From the first line of the data below, copy each line up to the one containing "# Pieces of", and include that line too.
═══
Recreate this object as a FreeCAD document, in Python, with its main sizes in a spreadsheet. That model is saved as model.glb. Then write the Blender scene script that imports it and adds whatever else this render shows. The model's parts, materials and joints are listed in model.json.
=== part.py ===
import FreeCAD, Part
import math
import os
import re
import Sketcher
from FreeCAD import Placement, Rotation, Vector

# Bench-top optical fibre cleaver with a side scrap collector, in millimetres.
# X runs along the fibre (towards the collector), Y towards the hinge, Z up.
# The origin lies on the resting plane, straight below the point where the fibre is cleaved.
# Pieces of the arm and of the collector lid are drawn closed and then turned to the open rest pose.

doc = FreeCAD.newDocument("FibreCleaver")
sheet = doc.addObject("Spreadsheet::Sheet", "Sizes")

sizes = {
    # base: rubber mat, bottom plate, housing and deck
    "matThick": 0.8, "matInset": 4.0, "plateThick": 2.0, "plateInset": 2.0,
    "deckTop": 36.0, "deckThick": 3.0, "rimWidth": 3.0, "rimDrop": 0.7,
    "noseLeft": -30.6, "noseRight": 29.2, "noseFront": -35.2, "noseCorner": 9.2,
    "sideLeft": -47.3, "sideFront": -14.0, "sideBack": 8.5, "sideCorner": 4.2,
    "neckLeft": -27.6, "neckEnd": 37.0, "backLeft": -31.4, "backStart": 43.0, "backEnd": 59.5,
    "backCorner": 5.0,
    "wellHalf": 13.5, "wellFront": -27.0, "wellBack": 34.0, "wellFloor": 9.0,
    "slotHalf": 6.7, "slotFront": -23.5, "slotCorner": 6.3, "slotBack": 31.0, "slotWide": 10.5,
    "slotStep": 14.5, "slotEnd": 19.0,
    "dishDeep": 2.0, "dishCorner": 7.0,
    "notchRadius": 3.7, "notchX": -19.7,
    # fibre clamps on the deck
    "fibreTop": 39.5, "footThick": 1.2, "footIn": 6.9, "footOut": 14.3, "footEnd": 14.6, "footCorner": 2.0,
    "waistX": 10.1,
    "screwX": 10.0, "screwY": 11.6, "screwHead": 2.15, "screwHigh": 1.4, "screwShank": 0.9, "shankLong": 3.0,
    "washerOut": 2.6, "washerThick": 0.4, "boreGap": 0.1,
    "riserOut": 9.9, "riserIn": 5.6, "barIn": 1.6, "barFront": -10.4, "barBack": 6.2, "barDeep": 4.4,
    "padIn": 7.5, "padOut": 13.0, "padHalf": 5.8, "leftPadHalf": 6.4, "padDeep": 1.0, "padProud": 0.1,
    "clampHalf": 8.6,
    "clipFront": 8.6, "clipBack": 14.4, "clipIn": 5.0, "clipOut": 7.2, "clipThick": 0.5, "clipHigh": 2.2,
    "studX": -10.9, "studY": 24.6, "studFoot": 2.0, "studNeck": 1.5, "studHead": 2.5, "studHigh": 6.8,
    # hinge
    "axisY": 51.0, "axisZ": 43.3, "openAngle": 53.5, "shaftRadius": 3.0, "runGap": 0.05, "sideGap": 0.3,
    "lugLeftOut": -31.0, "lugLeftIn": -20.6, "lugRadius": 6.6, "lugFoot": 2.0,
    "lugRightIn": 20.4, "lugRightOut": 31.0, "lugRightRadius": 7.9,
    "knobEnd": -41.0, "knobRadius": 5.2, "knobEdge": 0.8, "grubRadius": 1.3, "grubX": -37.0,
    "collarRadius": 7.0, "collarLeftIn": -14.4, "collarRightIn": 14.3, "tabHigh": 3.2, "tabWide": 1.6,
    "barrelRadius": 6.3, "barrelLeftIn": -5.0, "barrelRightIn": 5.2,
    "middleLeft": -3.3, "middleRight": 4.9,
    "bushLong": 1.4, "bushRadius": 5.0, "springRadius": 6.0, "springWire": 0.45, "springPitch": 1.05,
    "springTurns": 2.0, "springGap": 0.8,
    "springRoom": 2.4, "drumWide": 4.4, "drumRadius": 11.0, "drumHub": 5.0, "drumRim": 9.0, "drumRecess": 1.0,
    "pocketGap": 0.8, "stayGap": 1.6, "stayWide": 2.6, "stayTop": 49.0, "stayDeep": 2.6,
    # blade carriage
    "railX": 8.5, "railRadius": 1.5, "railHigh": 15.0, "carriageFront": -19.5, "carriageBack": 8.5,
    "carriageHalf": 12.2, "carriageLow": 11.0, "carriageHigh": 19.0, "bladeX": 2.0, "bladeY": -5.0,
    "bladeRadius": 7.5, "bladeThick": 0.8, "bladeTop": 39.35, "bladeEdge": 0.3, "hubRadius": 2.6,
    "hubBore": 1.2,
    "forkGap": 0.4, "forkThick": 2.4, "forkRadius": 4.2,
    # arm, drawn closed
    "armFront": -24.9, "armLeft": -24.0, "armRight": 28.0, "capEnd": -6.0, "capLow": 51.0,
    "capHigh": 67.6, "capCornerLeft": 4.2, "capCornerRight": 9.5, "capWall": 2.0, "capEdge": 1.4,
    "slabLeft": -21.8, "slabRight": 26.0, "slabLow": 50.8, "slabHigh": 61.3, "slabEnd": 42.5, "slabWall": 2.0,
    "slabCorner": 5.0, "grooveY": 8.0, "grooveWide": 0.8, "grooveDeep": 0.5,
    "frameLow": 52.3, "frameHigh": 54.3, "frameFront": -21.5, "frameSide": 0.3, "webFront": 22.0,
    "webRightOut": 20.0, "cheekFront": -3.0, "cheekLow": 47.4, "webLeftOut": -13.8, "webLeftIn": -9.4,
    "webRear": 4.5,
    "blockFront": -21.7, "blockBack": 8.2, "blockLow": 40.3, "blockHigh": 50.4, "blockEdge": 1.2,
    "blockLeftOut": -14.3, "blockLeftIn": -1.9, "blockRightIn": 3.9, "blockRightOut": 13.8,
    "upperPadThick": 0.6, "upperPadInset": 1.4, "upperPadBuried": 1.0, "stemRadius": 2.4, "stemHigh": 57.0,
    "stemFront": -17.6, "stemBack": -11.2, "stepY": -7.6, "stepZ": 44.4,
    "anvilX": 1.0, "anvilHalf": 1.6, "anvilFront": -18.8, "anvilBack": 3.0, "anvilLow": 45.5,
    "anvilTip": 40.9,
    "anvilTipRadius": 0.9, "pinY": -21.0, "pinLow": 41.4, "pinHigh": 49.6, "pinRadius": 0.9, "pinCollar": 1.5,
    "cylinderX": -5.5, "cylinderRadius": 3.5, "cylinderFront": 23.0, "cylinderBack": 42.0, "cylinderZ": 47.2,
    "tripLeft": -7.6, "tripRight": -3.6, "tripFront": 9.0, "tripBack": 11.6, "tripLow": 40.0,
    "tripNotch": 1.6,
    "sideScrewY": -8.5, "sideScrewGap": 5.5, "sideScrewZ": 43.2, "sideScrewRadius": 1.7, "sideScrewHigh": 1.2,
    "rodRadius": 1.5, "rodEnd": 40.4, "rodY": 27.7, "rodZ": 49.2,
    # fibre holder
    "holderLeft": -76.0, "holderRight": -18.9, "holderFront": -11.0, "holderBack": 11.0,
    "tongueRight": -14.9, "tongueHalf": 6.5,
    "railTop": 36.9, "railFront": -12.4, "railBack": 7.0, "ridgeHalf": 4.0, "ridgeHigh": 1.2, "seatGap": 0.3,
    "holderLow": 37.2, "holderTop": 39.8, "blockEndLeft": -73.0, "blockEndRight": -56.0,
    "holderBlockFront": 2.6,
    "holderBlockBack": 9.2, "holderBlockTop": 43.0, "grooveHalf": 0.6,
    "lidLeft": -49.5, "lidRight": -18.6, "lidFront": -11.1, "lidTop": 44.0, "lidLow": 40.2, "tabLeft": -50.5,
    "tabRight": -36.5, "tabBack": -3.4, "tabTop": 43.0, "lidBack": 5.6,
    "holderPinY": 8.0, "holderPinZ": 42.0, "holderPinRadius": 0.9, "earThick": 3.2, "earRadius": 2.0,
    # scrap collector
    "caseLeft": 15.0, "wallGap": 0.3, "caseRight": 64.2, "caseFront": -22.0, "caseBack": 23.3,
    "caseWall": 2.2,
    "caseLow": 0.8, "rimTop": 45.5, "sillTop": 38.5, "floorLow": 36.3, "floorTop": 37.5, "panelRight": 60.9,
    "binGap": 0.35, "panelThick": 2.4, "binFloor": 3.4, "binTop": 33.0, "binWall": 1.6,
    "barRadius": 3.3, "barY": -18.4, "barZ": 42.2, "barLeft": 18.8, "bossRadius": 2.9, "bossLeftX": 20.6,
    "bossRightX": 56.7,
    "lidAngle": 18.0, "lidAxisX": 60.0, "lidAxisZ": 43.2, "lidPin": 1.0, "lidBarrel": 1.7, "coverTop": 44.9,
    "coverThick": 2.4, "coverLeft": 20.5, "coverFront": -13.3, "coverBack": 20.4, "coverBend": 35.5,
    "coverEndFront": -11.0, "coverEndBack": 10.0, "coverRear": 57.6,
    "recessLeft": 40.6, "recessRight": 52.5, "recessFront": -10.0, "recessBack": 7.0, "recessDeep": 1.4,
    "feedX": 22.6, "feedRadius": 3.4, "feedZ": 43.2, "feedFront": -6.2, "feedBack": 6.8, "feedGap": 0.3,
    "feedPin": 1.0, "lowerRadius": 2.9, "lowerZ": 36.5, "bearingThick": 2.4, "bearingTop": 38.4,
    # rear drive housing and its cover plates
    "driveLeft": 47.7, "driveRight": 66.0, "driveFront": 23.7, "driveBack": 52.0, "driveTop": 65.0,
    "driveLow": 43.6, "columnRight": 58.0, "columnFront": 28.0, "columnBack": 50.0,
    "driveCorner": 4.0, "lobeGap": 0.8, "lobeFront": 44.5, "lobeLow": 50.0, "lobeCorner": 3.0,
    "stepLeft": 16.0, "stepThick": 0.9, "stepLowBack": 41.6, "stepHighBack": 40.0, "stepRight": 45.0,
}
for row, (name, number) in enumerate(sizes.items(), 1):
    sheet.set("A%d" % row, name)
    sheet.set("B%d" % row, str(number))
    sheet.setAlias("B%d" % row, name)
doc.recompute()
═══
(Written solution):
Recreate this object as a FreeCAD document, in Python, with its main sizes in a spreadsheet. That model is saved as model.glb. Then write the Blender scene script that imports it and adds whatever else this render shows. The model's parts, materials and joints are listed in model.json.
=== part.py ===
import FreeCAD, Part
import math
import os
import re
import Sketcher
from FreeCAD import Placement, Rotation, Vector

# Bench-top optical fibre cleaver with a side scrap collector, in millimetres.
# X runs along the fibre (towards the collector), Y towards the hinge, Z up.
# The origin lies on the resting plane, straight below the point where the fibre is cleaved.
# Pieces of the arm and of the collector lid are drawn closed and then turned to the open rest pose.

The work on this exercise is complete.